Alternative Baseball
- Abbreviation: ABO
- Founded: January 5, 2016; 10 years ago
- Founder: Taylor C. Duncan
- Type: 501(c)(3) Nonprofit organization
- Location: Dallas, Georgia;
- Region served: United States
- Key people: Taylor C. Duncan (founder/chief executive officer) Cindy Duncan (secretary/treasurer) Dr. Roger Garret (chairman of the board) Floyd Hillman (board member)
- Affiliations: WBSC Americas
- Website: alternativebaseball.org

= Alternative Baseball =

U.S. nonprofit organization

Alternative Baseball, officially Alternative Baseball Organization Inc. (ABO), is an American developmental program and 501(c)(3) nonprofit organization based in Dallas, Georgia, United States. It provides year-round baseball training, exhibitions, and activities for teens and adults (ages 15+) with autism and other disabilities throughout the United States.

==Founder==
In 2016, Taylor Duncan founded the Alternative Baseball Organization in Dallas, Georgia.

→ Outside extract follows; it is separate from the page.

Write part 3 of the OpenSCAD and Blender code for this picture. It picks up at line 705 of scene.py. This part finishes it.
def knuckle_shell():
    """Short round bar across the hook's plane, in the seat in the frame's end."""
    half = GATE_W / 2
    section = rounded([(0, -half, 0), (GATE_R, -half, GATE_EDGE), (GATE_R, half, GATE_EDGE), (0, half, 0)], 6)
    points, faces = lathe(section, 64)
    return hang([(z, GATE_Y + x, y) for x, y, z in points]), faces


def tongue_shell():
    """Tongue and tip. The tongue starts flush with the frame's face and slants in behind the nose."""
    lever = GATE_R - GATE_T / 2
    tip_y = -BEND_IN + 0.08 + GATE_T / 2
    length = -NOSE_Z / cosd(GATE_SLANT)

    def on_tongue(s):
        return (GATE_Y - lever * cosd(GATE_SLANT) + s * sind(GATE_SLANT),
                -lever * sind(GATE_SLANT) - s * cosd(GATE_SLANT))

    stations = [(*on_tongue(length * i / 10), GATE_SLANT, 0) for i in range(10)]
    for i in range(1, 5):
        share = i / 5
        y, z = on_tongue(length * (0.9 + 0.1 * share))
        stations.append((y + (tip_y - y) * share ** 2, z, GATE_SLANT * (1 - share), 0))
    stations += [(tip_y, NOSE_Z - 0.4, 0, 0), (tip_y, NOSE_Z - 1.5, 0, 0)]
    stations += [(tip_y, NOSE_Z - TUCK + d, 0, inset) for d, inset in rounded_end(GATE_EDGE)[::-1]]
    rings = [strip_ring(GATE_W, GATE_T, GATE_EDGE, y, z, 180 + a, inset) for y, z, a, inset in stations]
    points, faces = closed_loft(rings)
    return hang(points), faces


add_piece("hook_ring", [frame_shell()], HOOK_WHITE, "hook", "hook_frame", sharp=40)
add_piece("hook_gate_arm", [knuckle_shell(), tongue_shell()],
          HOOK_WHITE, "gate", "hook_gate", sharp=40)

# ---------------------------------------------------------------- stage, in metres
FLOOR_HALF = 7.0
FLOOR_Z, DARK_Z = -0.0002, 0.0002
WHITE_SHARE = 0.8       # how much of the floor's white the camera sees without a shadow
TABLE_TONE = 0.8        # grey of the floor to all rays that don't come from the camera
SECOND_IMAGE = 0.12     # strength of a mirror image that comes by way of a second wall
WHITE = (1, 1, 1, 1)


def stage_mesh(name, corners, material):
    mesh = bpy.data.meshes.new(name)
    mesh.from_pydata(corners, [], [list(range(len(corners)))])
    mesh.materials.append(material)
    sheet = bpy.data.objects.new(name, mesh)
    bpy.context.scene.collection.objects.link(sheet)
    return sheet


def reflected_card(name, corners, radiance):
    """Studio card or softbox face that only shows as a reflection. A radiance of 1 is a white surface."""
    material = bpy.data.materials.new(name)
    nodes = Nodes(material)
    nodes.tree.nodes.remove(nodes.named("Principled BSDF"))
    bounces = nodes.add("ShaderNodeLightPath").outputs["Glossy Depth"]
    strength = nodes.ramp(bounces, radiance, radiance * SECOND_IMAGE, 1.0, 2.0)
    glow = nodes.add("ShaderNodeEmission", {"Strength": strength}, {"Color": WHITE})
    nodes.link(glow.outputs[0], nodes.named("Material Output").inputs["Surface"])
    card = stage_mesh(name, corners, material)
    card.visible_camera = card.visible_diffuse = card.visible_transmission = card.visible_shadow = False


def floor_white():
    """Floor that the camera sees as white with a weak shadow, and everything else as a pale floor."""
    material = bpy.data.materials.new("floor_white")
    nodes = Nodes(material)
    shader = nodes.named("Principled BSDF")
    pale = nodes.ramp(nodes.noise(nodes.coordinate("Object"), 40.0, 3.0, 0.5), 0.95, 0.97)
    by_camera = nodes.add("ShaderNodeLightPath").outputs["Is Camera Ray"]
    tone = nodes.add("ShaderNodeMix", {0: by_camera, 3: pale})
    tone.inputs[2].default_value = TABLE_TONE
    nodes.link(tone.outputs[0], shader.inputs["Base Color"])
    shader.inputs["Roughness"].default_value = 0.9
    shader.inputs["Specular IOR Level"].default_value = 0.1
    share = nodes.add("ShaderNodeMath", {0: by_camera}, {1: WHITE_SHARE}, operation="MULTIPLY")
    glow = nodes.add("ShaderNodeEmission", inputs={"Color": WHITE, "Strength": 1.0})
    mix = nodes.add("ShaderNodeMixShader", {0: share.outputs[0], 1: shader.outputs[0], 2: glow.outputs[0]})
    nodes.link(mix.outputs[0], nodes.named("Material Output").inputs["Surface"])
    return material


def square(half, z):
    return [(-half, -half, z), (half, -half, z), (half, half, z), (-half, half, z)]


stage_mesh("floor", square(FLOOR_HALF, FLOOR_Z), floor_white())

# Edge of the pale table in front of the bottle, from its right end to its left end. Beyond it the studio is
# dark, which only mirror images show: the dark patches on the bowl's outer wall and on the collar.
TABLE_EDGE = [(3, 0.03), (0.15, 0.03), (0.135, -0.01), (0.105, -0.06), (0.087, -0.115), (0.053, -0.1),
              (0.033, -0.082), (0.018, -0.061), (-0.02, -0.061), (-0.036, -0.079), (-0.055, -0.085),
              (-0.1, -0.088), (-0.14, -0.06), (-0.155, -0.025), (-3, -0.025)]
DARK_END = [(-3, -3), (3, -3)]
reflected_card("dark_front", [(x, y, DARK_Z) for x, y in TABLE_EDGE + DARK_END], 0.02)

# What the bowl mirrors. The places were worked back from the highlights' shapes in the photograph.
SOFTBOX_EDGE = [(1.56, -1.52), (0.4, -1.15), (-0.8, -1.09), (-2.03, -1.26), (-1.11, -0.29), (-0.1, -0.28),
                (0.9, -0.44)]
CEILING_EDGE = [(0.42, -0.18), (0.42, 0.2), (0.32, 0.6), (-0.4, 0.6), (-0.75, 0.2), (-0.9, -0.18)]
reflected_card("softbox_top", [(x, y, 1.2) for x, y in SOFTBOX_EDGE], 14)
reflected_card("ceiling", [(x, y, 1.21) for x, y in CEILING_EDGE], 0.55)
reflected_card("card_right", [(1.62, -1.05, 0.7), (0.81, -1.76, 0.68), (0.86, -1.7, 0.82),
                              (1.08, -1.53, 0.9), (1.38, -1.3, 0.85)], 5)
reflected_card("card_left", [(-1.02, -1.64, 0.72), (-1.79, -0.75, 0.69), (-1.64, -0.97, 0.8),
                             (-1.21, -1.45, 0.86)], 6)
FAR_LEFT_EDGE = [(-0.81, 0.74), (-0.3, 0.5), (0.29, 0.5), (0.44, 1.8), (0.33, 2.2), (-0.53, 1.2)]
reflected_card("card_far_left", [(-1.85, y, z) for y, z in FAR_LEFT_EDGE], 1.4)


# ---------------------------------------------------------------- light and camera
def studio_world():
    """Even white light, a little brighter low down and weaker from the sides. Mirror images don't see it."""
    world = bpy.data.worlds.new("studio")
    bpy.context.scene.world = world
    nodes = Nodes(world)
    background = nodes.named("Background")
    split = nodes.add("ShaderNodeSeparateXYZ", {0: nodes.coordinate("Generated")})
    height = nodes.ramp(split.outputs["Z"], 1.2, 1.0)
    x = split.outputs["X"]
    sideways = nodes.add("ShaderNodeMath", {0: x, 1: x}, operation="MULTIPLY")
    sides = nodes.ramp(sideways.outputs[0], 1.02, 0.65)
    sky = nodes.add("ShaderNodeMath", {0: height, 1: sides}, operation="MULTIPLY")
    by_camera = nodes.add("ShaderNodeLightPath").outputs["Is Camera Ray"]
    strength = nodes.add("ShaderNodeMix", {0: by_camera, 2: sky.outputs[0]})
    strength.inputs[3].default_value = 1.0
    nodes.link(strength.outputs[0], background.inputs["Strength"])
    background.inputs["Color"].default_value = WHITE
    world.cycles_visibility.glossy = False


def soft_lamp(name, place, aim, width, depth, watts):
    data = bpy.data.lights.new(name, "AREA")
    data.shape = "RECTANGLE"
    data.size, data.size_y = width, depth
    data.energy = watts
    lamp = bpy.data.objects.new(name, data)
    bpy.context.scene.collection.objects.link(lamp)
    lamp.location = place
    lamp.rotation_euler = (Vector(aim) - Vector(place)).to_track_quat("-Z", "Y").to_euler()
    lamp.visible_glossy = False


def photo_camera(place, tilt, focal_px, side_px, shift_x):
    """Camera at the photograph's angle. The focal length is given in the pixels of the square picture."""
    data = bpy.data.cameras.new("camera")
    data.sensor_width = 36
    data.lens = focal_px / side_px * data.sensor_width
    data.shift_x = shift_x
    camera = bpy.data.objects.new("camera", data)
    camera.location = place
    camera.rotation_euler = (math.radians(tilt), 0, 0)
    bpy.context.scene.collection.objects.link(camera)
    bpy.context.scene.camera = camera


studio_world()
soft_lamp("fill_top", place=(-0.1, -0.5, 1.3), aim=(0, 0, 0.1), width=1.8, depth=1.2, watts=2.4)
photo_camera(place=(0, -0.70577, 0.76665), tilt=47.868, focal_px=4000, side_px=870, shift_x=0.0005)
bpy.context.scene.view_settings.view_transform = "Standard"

As a child, Duncan was denied opportunities to participate in sports due to his autism, some coaches deeming his disability a safety issue. Duncan said there were fewer opportunities to play baseball the older he got. He saw the need for more services for people with disabilities to play sports and continue learning life skills. Duncan explains that after high school, opportunities for people with disabilities to participate in sports can completely disappear.
Duncan wanted to give teens and adults with disabilities the opportunity to play in a traditional baseball setting free of judgment, and founded the Alternative Baseball Organization. The organization focuses on developing physical and social skills through hands-on experience in all games—using Major League Baseball rules—and practices. Some players have since applied their skills to other areas of their lives, including the workplace.

In June 2025, during an event hosted by Alternative Baseball and the Atlanta Braves organization, Duncan hit the first over-the-fence home run by an athlete with a disability in organizational history after nine years of hosting events.

==Rules==
Players can have any or no experience in baseball to participate. The baseball games are played using the baseball rules published by Major League Baseball. Many games are played between 7-9 innings. Players pitch and catch behind the plate in Alternative Baseball. The only adaptation is the type of ball used; it is larger and softer to prevent injuries.